Task to complete. Report all lines from the entries below in which "that" appears.

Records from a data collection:
>>>
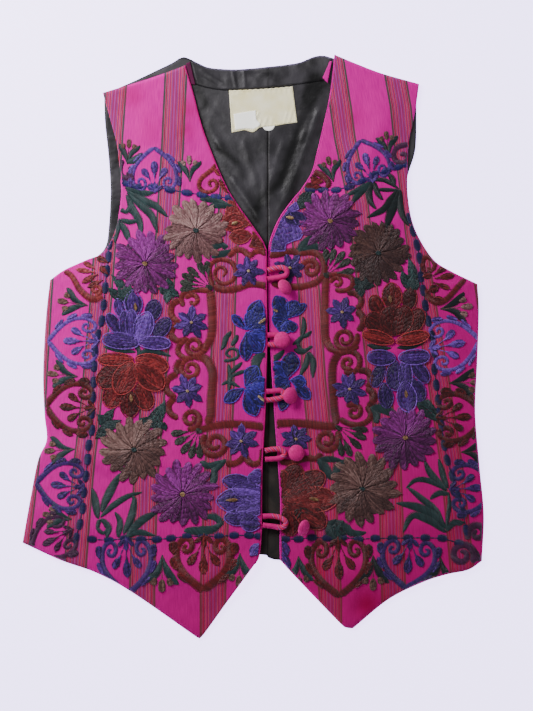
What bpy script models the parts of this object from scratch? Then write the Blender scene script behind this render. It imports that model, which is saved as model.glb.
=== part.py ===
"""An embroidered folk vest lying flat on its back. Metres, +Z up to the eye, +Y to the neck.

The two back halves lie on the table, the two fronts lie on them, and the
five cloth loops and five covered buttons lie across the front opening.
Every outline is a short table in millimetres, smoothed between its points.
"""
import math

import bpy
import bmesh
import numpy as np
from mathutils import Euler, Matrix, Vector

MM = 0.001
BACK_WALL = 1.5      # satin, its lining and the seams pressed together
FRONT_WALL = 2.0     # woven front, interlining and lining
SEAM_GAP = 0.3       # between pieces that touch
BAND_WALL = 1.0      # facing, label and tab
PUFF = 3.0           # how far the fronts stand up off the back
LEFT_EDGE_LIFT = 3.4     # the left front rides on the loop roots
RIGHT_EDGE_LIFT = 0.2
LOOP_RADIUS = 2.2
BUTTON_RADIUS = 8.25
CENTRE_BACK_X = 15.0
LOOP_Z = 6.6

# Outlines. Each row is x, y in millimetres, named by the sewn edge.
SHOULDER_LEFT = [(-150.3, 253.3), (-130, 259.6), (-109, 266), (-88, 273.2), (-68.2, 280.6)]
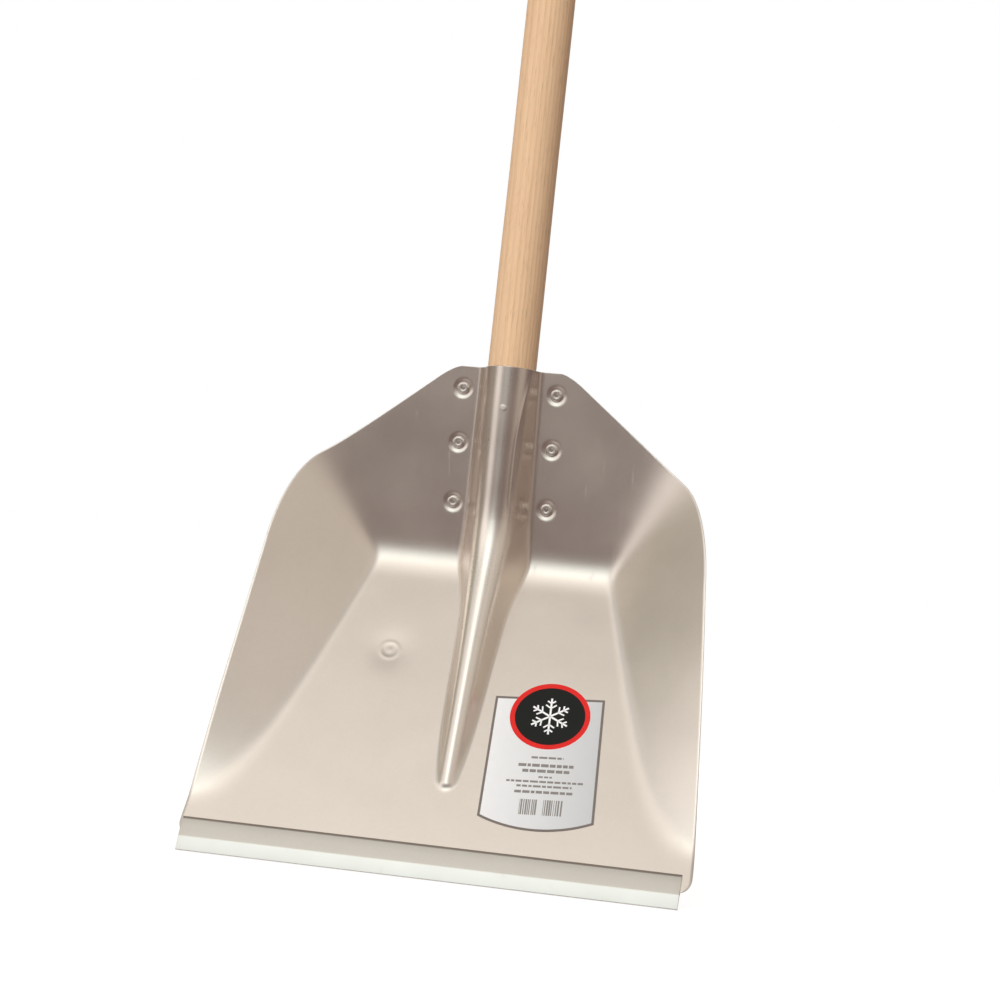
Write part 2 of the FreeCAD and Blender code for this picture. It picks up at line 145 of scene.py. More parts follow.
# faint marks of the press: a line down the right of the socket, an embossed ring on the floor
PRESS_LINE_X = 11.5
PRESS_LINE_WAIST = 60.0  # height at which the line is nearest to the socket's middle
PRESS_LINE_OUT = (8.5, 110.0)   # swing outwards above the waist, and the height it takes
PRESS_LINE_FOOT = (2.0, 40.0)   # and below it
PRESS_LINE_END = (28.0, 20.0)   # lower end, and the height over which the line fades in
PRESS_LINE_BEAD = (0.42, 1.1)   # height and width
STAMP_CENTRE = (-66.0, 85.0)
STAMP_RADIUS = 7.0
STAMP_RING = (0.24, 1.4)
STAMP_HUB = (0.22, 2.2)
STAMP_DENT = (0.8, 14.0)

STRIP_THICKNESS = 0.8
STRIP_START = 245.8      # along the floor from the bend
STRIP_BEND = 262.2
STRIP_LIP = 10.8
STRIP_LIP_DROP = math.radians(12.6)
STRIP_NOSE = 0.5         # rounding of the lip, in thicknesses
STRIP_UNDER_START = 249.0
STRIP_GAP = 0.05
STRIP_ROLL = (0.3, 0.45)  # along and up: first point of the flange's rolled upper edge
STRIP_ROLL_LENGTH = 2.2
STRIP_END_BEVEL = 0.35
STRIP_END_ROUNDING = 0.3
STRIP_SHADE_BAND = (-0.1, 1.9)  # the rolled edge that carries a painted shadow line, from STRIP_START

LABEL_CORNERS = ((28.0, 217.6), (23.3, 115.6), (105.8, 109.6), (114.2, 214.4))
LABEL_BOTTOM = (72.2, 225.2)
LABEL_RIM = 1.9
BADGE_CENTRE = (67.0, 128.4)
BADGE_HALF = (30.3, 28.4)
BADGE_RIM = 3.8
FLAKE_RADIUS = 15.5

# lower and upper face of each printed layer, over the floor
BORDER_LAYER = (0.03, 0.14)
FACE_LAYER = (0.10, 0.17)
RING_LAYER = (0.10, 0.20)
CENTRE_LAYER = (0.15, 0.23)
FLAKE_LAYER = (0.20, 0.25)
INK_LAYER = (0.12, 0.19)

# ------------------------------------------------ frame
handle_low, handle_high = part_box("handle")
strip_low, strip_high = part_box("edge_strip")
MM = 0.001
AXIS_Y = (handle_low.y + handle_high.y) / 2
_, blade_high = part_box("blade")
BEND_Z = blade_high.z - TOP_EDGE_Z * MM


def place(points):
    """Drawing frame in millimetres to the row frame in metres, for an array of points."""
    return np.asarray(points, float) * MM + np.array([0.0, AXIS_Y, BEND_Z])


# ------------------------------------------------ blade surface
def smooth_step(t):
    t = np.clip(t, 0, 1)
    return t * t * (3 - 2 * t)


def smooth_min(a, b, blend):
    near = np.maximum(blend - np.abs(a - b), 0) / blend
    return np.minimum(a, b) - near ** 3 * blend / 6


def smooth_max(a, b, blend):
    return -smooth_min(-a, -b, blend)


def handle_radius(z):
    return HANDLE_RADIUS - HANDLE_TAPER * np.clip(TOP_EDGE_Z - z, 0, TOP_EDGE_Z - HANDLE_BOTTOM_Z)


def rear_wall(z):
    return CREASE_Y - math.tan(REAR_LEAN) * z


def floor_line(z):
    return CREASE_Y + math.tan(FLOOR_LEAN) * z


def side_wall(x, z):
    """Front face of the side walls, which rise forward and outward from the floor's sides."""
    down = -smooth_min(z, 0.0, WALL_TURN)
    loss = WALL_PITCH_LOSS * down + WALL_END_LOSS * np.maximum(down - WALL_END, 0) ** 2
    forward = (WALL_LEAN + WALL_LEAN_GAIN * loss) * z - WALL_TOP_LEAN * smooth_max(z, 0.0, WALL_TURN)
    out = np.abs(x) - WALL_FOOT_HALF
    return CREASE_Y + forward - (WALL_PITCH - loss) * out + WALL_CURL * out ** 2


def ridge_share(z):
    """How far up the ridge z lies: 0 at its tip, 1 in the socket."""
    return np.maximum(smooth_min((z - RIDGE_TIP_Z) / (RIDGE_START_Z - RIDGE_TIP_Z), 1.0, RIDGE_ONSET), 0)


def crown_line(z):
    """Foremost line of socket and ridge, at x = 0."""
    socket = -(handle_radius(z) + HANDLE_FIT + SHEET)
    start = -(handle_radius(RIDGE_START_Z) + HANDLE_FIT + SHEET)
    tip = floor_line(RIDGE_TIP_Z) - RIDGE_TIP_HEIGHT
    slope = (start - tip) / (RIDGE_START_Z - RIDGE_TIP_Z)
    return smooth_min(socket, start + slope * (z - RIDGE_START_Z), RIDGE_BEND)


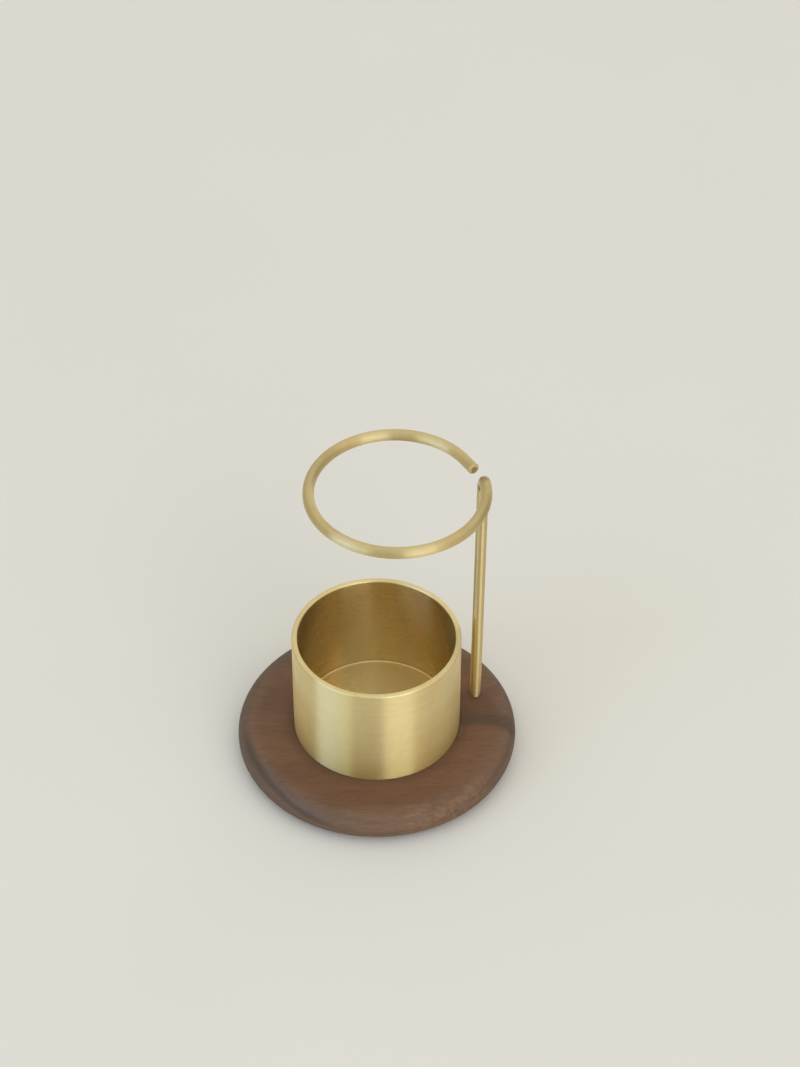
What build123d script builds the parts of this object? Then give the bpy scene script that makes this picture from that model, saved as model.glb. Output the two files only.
<<<
Task solution.
What bpy script models the parts of this object from scratch? Then write the Blender scene script behind this render. It imports that model, which is saved as model.glb.
SEAM_GAP = 0.3       # between pieces that touch
STRIP_SHADE_BAND = (-0.1, 1.9)  # the rolled edge that carries a painted shadow line, from STRIP_START
What build123d script builds the parts of this object? Then give the bpy scene script that makes this picture from that model, saved as model.glb. Output the two files only.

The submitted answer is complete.